(Stored records)
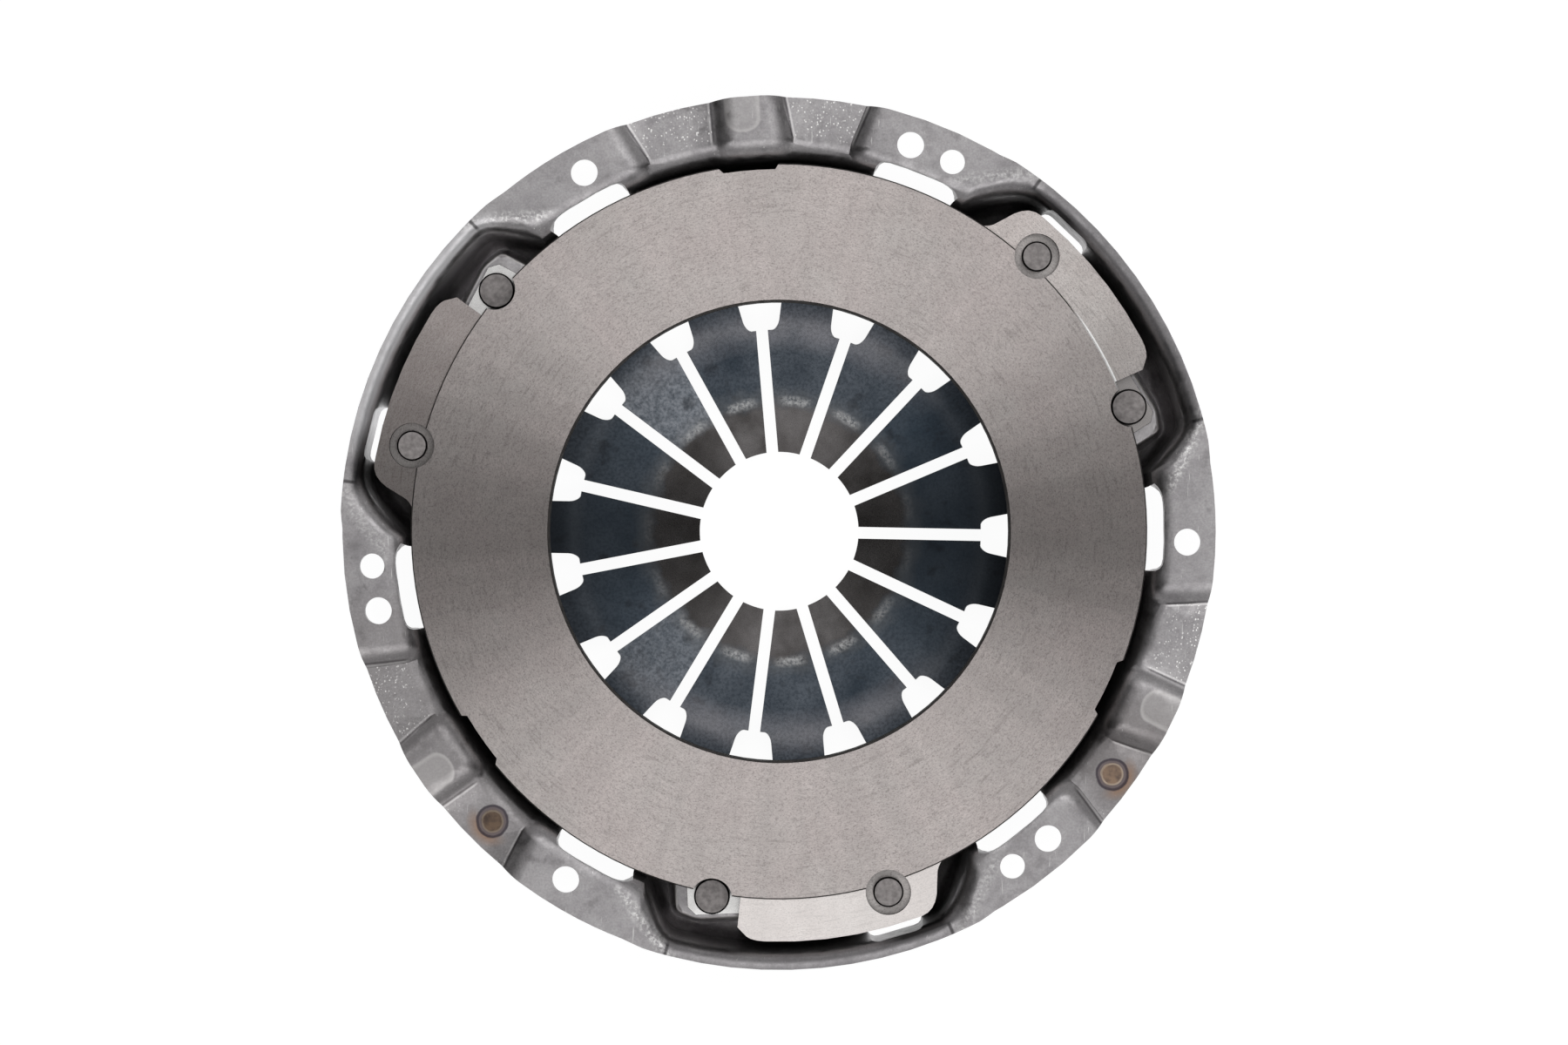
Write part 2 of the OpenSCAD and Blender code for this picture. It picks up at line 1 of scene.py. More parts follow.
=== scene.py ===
import math
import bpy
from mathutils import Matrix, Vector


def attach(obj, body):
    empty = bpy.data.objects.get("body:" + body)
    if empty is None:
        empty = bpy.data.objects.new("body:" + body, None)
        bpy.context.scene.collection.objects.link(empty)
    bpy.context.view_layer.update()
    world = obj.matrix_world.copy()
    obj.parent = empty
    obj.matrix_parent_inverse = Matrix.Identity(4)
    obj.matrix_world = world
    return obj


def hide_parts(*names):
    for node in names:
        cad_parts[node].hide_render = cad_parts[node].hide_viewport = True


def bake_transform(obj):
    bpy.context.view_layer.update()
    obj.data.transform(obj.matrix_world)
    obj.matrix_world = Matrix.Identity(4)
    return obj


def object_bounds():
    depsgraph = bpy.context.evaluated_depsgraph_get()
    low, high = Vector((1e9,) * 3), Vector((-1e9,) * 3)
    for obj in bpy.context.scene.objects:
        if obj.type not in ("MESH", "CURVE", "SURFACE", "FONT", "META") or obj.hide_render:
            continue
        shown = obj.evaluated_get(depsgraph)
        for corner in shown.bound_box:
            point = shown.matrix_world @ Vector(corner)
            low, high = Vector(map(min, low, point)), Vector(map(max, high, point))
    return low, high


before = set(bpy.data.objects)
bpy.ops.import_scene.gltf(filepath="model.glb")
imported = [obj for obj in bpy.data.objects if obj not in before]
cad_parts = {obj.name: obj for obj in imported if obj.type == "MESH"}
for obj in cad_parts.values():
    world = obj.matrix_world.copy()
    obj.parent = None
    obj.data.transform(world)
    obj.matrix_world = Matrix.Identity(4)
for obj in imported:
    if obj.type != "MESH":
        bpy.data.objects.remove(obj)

from types import SimpleNamespace

import bmesh
import bpy
from mathutils import Vector

cad_low, cad_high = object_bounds()

# Studio: the object lies crown down on a pale floor and is seen from straight above, from a
# metre and a half. A wide soft light hangs over it, with a soft box beyond its top and bottom,
# and the left and right stay darker, which gives the turned face its two dim sectors.
PHOTO_W, PHOTO_H = 1800, 1200
AXIS_PX = (894.33, 610.26)
METRES_PER_PX = 0.00027709
VIEW_DISTANCE, VIEW_END = 1.5, 50
SENSOR = 36.0
FLOOR_SIZE = 14.0
FLOOR_TONE, FLOOR_TONE_SEEN, FLOOR_GLOW_SEEN = 0.9, 0.13, 0.94
WHITE = (1, 1, 1, 1)
OVERHEAD_LIGHT = ((0.0, 0.35), (0.13, 1.0), (0.6, 1.0), (0.84, 0.32), (0.96, 0.32), (1.0, 0.8))
SIDE_SHARE, SIDE_DARK, SIDE_LIT, SIDE_GLOW = 0.15, 0.2, 0.6, 0.02
AIR_STRENGTH = 1.15
BOX_SIZE = (2.4, 0.6)
SOFT_BOXES = {
    "soft_box_top": ((0.1, 0.65, 1.35), 2.4),
    "soft_box_bottom": ((0.1, -0.65, 1.35), 2.6),
}

camera_data = bpy.data.cameras.new("camera")
camera = bpy.data.objects.new("camera", camera_data)
bpy.context.scene.collection.objects.link(camera)
camera.location = (
    (PHOTO_W / 2 - AXIS_PX[0]) * METRES_PER_PX,
    (AXIS_PX[1] - PHOTO_H / 2) * METRES_PER_PX,
    VIEW_DISTANCE,
)
camera_data.sensor_width = SENSOR
camera_data.lens = SENSOR * VIEW_DISTANCE / (PHOTO_W * METRES_PER_PX)
camera_data.clip_end = VIEW_END
bpy.context.scene.camera = camera
bpy.context.scene.view_settings.view_transform = "Standard"


def add_node(tree, kind, inputs=None, **settings):
    """Adds a shader node; an input is a value or the output that feeds it."""
    made = tree.nodes.new(kind)
    for name, value in settings.items():
        setattr(made, name, value)
    for name, value in (inputs or {}).items():
        if isinstance(value, bpy.types.NodeSocket):
            tree.links.new(value, made.inputs[name])
        else:
            made.inputs[name].default_value = value
    return made


def new_finish(name):
    """A material with an empty tree; returns it, its tree and its surface socket."""
    finish = bpy.data.materials.new(name)
    finish.use_nodes = True
    finish.node_tree.nodes.clear()
    output = finish.node_tree.nodes.new("ShaderNodeOutputMaterial")
    return finish, finish.node_tree, output.inputs["Surface"]


def maths(tree, operation, first, second=0.0, clamp=False):
    """One sum of two values."""
    inputs = {0: first, 1: second}
    return add_node(tree, "ShaderNodeMath", inputs, operation=operation, use_clamp=clamp).outputs[0]


def product(tree, first, *others):
    """Several values multiplied, such as masks from 0 to 1."""
    for other in others:
        first = maths(tree, "MULTIPLY", first, other)
    return first


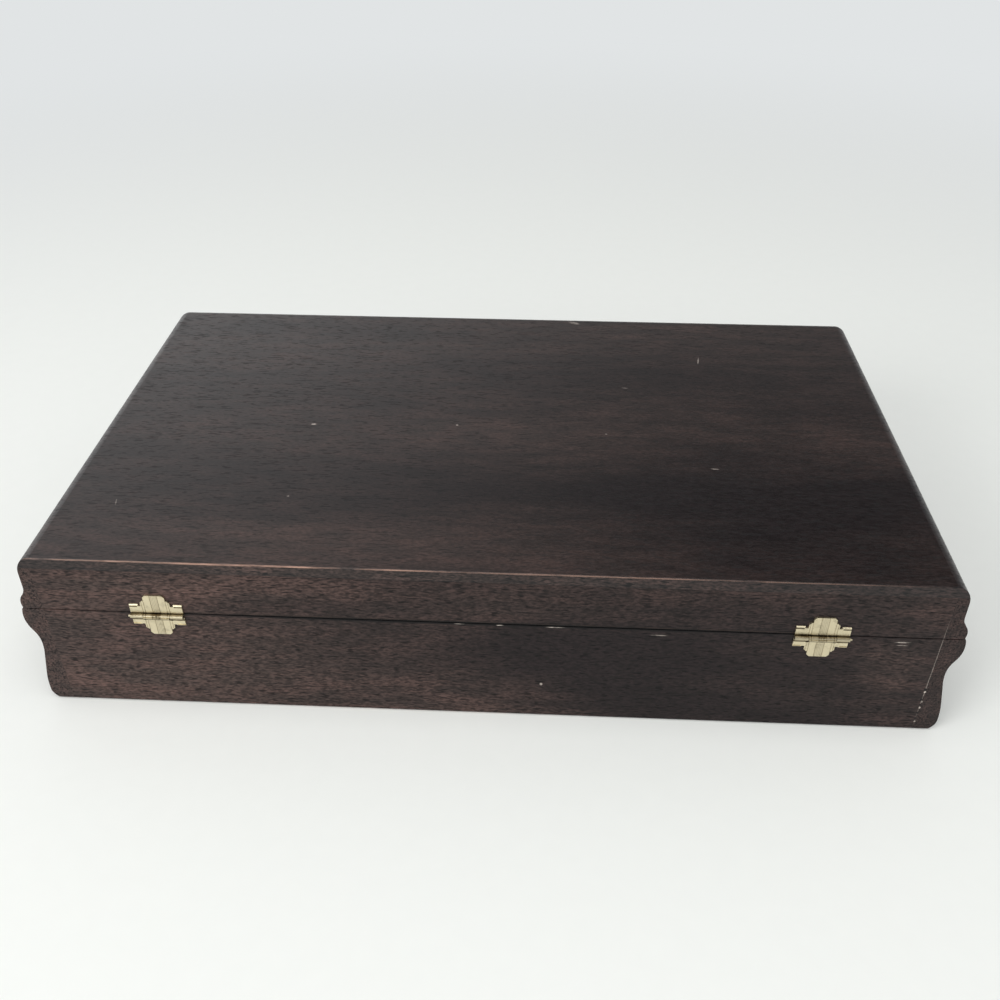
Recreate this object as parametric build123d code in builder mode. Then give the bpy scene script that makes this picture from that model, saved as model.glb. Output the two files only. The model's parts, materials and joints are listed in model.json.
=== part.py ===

Stated problem: Repeat each record exactly, leaving nothing out.

Result:
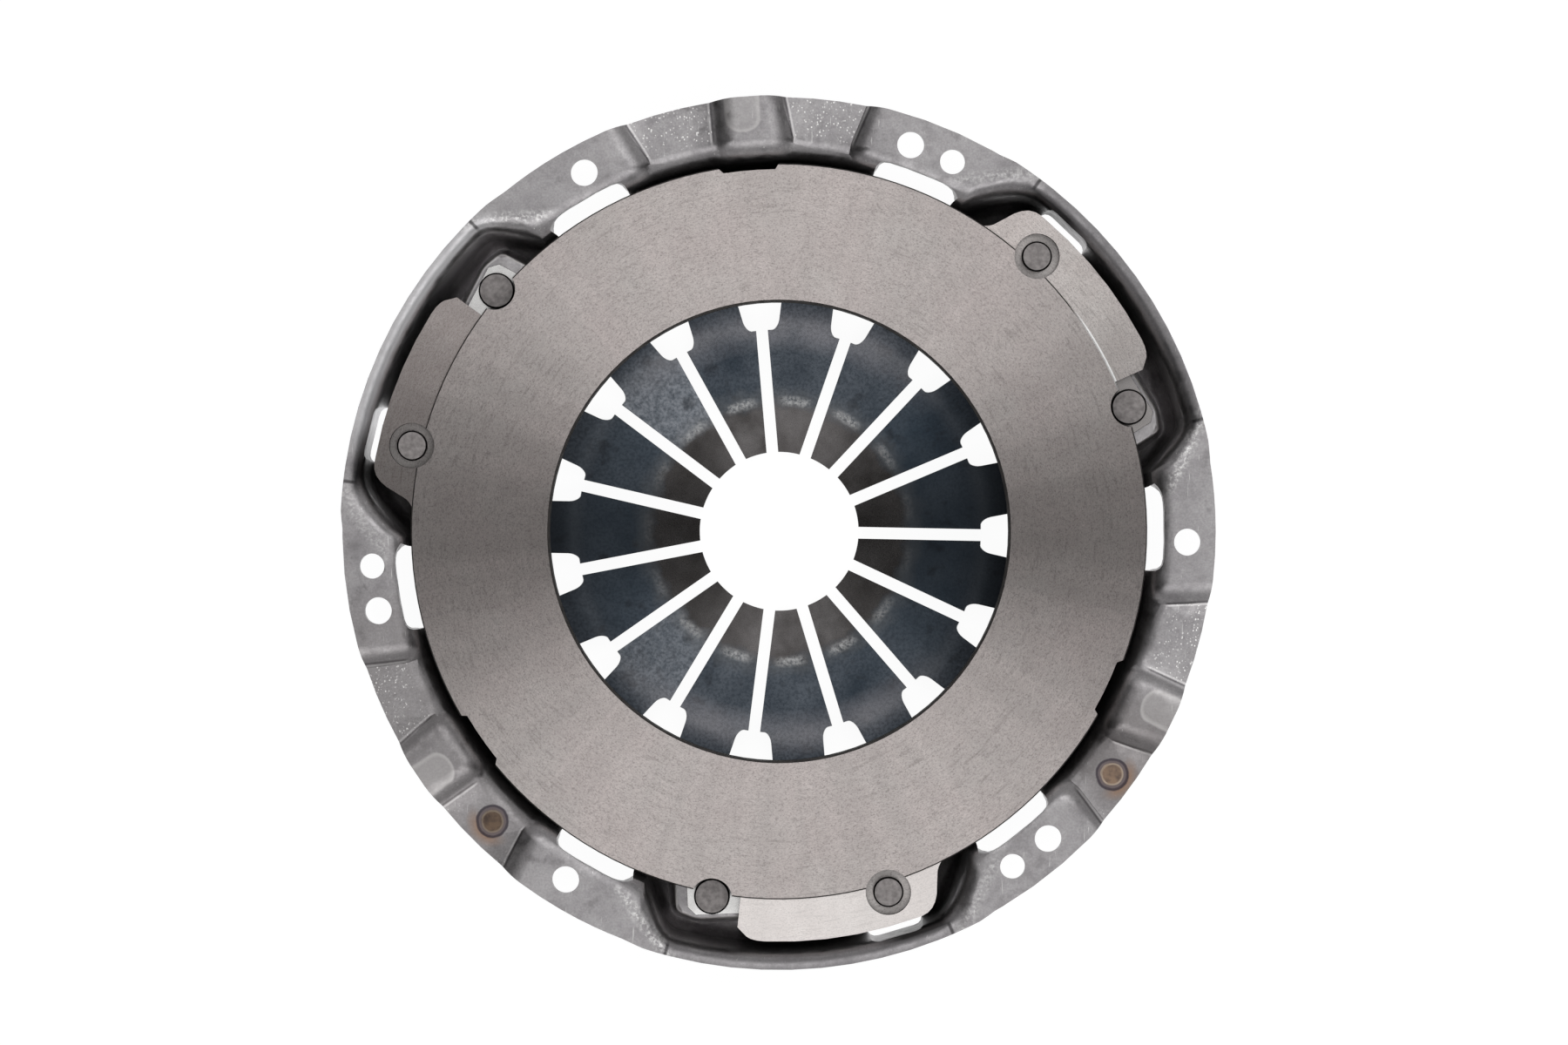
Write part 2 of the OpenSCAD and Blender code for this picture. It picks up at line 1 of scene.py. More parts follow.
=== scene.py ===
import math
import bpy
from mathutils import Matrix, Vector


def attach(obj, body):
    empty = bpy.data.objects.get("body:" + body)
    if empty is None:
        empty = bpy.data.objects.new("body:" + body, None)
        bpy.context.scene.collection.objects.link(empty)
    bpy.context.view_layer.update()
    world = obj.matrix_world.copy()
    obj.parent = empty
    obj.matrix_parent_inverse = Matrix.Identity(4)
    obj.matrix_world = world
    return obj


def hide_parts(*names):
    for node in names:
        cad_parts[node].hide_render = cad_parts[node].hide_viewport = True


def bake_transform(obj):
    bpy.context.view_layer.update()
    obj.data.transform(obj.matrix_world)
    obj.matrix_world = Matrix.Identity(4)
    return obj


def object_bounds():
    depsgraph = bpy.context.evaluated_depsgraph_get()
    low, high = Vector((1e9,) * 3), Vector((-1e9,) * 3)
    for obj in bpy.context.scene.objects:
        if obj.type not in ("MESH", "CURVE", "SURFACE", "FONT", "META") or obj.hide_render:
            continue
        shown = obj.evaluated_get(depsgraph)
        for corner in shown.bound_box:
            point = shown.matrix_world @ Vector(corner)
            low, high = Vector(map(min, low, point)), Vector(map(max, high, point))
    return low, high


before = set(bpy.data.objects)
bpy.ops.import_scene.gltf(filepath="model.glb")
imported = [obj for obj in bpy.data.objects if obj not in before]
cad_parts = {obj.name: obj for obj in imported if obj.type == "MESH"}
for obj in cad_parts.values():
    world = obj.matrix_world.copy()
    obj.parent = None
    obj.data.transform(world)
    obj.matrix_world = Matrix.Identity(4)
for obj in imported:
    if obj.type != "MESH":
        bpy.data.objects.remove(obj)

from types import SimpleNamespace

import bmesh
import bpy
from mathutils import Vector

cad_low, cad_high = object_bounds()

# Studio: the object lies crown down on a pale floor and is seen from straight above, from a
# metre and a half. A wide soft light hangs over it, with a soft box beyond its top and bottom,
# and the left and right stay darker, which gives the turned face its two dim sectors.
PHOTO_W, PHOTO_H = 1800, 1200
AXIS_PX = (894.33, 610.26)
METRES_PER_PX = 0.00027709
VIEW_DISTANCE, VIEW_END = 1.5, 50
SENSOR = 36.0
FLOOR_SIZE = 14.0
FLOOR_TONE, FLOOR_TONE_SEEN, FLOOR_GLOW_SEEN = 0.9, 0.13, 0.94
WHITE = (1, 1, 1, 1)
OVERHEAD_LIGHT = ((0.0, 0.35), (0.13, 1.0), (0.6, 1.0), (0.84, 0.32), (0.96, 0.32), (1.0, 0.8))
SIDE_SHARE, SIDE_DARK, SIDE_LIT, SIDE_GLOW = 0.15, 0.2, 0.6, 0.02
AIR_STRENGTH = 1.15
BOX_SIZE = (2.4, 0.6)
SOFT_BOXES = {
    "soft_box_top": ((0.1, 0.65, 1.35), 2.4),
    "soft_box_bottom": ((0.1, -0.65, 1.35), 2.6),
}

camera_data = bpy.data.cameras.new("camera")
camera = bpy.data.objects.new("camera", camera_data)
bpy.context.scene.collection.objects.link(camera)
camera.location = (
    (PHOTO_W / 2 - AXIS_PX[0]) * METRES_PER_PX,
    (AXIS_PX[1] - PHOTO_H / 2) * METRES_PER_PX,
    VIEW_DISTANCE,
)
camera_data.sensor_width = SENSOR
camera_data.lens = SENSOR * VIEW_DISTANCE / (PHOTO_W * METRES_PER_PX)
camera_data.clip_end = VIEW_END
bpy.context.scene.camera = camera
bpy.context.scene.view_settings.view_transform = "Standard"


def add_node(tree, kind, inputs=None, **settings):
    """Adds a shader node; an input is a value or the output that feeds it."""
    made = tree.nodes.new(kind)
    for name, value in settings.items():
        setattr(made, name, value)
    for name, value in (inputs or {}).items():
        if isinstance(value, bpy.types.NodeSocket):
            tree.links.new(value, made.inputs[name])
        else:
            made.inputs[name].default_value = value
    return made


def new_finish(name):
    """A material with an empty tree; returns it, its tree and its surface socket."""
    finish = bpy.data.materials.new(name)
    finish.use_nodes = True
    finish.node_tree.nodes.clear()
    output = finish.node_tree.nodes.new("ShaderNodeOutputMaterial")
    return finish, finish.node_tree, output.inputs["Surface"]


def maths(tree, operation, first, second=0.0, clamp=False):
    """One sum of two values."""
    inputs = {0: first, 1: second}
    return add_node(tree, "ShaderNodeMath", inputs, operation=operation, use_clamp=clamp).outputs[0]


def product(tree, first, *others):
    """Several values multiplied, such as masks from 0 to 1."""
    for other in others:
        first = maths(tree, "MULTIPLY", first, other)
    return first


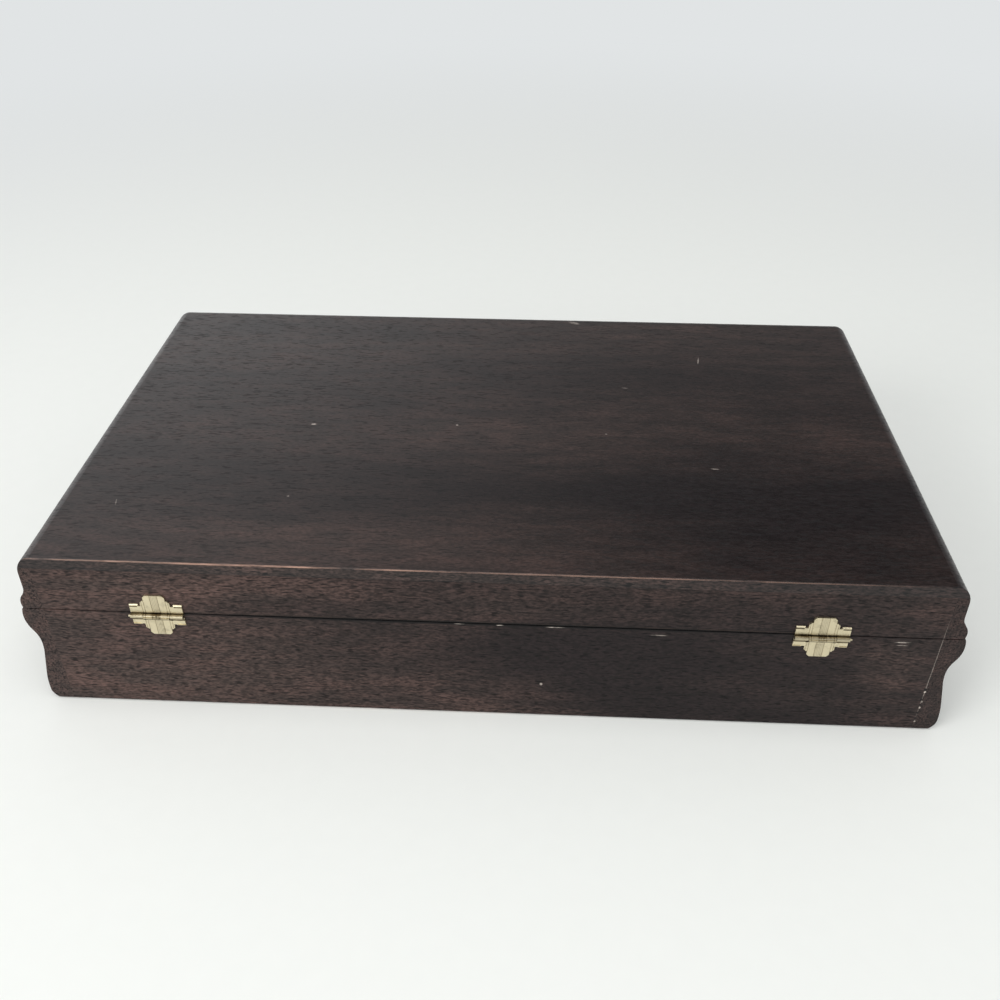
Recreate this object as parametric build123d code in builder mode. Then give the bpy scene script that makes this picture from that model, saved as model.glb. Output the two files only. The model's parts, materials and joints are listed in model.json.
=== part.py ===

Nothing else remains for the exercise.